[Updated 8/7/2015, 6:16 p.m. See below.] Swallow Solutions has raised $1.1 million from investors to make a stronger push into the market with its device intended to boost the rehabilitation regimen of patients trying to overcome swallowing disorders by strengthening their mouth and throat muscles.
The funding round was led by the Wisconsin Super Angel Fund, with participation by previous investors Venture Management, BrightStar Wisconsin Foundation, Wisconsin Investment Partners, NEW Capital Fund, Gen6 Capital Partners, company founder JoAnne Robbins, and several individuals.

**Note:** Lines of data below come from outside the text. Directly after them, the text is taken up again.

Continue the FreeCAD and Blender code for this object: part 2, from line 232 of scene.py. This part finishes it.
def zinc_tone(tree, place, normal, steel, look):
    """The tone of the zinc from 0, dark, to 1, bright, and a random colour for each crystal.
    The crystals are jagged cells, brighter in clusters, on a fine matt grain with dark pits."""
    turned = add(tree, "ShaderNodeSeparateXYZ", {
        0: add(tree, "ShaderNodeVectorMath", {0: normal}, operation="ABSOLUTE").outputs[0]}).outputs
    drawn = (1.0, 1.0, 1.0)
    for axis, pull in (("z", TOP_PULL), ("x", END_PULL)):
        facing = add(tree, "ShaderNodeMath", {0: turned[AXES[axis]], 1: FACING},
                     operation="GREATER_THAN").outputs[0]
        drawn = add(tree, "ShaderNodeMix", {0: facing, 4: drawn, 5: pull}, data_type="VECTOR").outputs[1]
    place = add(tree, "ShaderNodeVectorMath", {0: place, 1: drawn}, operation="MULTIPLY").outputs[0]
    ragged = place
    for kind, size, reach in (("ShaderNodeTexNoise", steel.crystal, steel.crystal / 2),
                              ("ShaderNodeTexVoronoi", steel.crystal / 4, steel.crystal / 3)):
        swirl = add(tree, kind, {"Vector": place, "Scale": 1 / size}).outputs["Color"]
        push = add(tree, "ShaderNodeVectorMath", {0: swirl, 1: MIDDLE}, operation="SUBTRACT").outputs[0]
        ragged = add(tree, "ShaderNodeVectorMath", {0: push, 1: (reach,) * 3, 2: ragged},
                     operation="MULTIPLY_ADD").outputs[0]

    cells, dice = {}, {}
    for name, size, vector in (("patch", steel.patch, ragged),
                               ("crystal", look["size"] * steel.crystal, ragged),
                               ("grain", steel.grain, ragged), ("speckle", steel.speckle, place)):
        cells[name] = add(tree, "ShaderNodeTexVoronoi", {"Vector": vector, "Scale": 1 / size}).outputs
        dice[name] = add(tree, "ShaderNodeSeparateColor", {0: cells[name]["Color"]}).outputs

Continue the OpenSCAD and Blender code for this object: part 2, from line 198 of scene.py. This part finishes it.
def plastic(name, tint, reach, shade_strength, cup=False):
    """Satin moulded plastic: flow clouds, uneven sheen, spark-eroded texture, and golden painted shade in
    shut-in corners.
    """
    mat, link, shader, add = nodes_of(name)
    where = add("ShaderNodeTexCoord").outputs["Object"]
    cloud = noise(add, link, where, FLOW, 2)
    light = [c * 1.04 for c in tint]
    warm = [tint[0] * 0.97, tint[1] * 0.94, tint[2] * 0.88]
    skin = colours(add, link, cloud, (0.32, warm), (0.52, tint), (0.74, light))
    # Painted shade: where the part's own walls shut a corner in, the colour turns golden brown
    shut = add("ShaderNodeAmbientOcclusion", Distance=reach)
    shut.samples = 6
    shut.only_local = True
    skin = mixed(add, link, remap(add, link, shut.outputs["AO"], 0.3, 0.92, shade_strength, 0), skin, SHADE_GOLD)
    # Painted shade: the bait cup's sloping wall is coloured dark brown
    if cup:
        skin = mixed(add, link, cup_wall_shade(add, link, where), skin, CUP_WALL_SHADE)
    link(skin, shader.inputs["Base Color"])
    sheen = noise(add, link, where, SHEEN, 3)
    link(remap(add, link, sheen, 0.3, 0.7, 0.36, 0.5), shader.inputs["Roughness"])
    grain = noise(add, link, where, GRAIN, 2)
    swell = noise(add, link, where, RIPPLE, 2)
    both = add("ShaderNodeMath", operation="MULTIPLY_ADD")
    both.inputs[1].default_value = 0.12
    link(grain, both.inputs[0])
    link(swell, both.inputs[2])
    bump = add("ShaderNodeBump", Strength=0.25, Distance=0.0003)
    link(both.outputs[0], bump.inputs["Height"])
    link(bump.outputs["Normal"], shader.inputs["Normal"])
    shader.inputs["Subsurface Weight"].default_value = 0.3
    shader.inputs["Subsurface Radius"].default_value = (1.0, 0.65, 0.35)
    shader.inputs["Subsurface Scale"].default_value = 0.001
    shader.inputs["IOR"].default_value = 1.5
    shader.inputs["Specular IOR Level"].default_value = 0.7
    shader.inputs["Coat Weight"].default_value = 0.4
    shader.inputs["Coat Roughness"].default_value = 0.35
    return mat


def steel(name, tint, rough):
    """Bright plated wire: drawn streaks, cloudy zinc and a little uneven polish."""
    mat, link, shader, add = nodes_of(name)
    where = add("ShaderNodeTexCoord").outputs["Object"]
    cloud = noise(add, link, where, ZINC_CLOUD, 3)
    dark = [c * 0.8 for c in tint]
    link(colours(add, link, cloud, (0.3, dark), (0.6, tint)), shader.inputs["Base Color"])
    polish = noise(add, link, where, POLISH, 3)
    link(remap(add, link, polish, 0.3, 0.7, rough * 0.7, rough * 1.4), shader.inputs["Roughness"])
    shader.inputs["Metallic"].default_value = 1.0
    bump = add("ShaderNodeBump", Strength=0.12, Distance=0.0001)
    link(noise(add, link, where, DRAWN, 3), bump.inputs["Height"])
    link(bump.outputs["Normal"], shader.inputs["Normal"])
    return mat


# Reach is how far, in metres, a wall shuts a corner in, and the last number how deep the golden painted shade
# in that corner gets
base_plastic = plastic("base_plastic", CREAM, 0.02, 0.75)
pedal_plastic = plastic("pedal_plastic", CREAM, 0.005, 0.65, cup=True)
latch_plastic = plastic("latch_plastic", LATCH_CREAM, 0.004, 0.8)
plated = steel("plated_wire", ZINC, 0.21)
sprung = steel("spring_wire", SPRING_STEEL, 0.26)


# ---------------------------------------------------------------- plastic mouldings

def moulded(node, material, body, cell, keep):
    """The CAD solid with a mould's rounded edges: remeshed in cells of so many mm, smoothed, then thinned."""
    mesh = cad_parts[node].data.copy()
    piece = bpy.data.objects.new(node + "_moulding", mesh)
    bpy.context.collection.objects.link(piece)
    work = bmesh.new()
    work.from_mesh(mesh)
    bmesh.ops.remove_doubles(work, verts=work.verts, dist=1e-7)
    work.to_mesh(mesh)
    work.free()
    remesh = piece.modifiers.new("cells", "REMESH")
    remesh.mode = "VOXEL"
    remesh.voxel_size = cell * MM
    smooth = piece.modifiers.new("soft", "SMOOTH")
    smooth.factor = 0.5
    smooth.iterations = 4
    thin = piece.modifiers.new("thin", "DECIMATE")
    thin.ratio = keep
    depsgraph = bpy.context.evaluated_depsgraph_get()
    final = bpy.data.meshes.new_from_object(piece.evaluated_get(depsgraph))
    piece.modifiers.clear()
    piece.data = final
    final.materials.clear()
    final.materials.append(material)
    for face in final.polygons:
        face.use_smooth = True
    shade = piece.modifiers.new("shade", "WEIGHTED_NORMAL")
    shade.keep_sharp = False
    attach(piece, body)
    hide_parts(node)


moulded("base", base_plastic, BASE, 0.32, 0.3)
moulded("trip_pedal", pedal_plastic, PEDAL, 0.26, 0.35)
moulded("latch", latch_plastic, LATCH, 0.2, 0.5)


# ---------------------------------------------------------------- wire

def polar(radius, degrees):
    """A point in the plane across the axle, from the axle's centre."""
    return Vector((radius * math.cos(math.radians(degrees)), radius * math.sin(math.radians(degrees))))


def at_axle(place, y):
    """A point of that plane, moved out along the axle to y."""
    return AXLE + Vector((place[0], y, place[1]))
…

Madison, WI-based Swallow has now raised a total of $4.2 million from investors, CEO Eric Horler says. [This paragraph was updated to reflect a more up-to-date investment capital total.]
The company, which has eight employees, received FDA clearance in April 2014 to sell a more advanced version of its original medical device. It now has more than 100 customers in more than 30 states—primarily acute care hospitals and skilled nursing facilities. Swallow gained that initial traction with a small sales staff and contracts with distributors, but the new money should help take the business to the next level, Horler says. Plans include adding clinical specialists to the sales team and potentially hiring more direct sales reps around the country, he says.
“This additional cash infusion, I really believe, is what we need to get this company growing quite quickly,” Horler tells Xconomy. “I’m very excited about it.”
Swallow was founded in 2004 by Robbins, a University of Wisconsin-Madison medicine professor in the division of gastroenterology and hepatology. For years, Robbins has been researching dysphagia—difficulty swallowing often caused by weak mouth and throat muscles.
The condition is sometimes associated with stroke, neurological disorders, or head and neck cancer, Swallow says, and it’s becoming more prevalent as the population ages. Difficulty swallowing can cause food and liquid to get into the lungs, potentially resulting in pneumonia.
Treatment options include modified diets, featuring things like special thick beverages that take longer to travel from the mouth into the stomach, thereby giving the body more time to protect the windpipe, Horler says. Patients can also use techniques like tucking their chin when they swallow or tilting their head to one side to reduce the chances of the food going down the wrong pipe. But in some extreme cases, patients might be left with no option but to be fed via tubes.
None of those options solve the root of the problem, Horler says.
Robbins, in searching for better treatment options for dysphagia, became a leading advocate for “lingual strengthening—basically like physical therapy for your mouth,” Horler says. In clinical tests, including a study of 10 stroke patients, she found that a two-month regimen involving pressing the tongue against the roof of the mouth could strengthen the muscles enough to improve the ability to swallow.
Building off of her research, Swallow designed a device to guide the oral muscle therapy and better track its progress. A custom-molded mouthpiece is placed on the roof of the mouth. The tongue then presses against the mouthpiece, which has multiple sensors that measure pressure at different points on the tongue. These sensors transmit the information through a cord to a connected device that displays the performance in real-time and helps healthcare providers understand which muscles are getting stronger and which ones need more work.
Swallow launched its first-generation product in mid-2012 and sold about 75 units before it stopped marketing the system in late 2013, as it prepared to launch the second version, Horler says. The upgrades in the successor product include more advanced pressure sensors, software that’s easier to use, and a cloud-based data management system that allows caregivers to remotely monitor patients’ progress as they perform therapy at home.
The mouthpiece costs $300, and the full product package, which includes a touchscreen device, costs $3,000, Horler says. Swallow also charges a one-time fee of $850 for access to the cloud-based data management system.
Swallow has applied to the Centers for Medicare & Medicaid Services to get federal insurance to cover purchases of its products, Horler says. He hopes to get an answer by early next year.
Meanwhile, Swallow is also developing its own line of thickened beverage products for people with swallowing disorders. The beverages are meant to prevent dehydration and avoid food and liquid going down the wrong pipe. Swallow has licensed patents from the Wisconsin Alumni Research Foundation related to such beverages, Horler says, and is conducting further research before it begins selling the products. That R&D work is being funded by $300,000 in grants, as well as some of the new money from investors, he says.
“What is amazing to me is the impact of being able to swallow on your day-to-day life,” Horler says. “Think about living in a world where you couldn’t go have a cup of coffee with someone, you couldn’t have lunch with someone … without being embarrassed about your inability to swallow or that you have to eat specialized foods or do something weird at the table.”
“There’s a real emotional side to what we’re doing that I just kind of want to highlight,” he adds. “It’s what really drives us everyday.”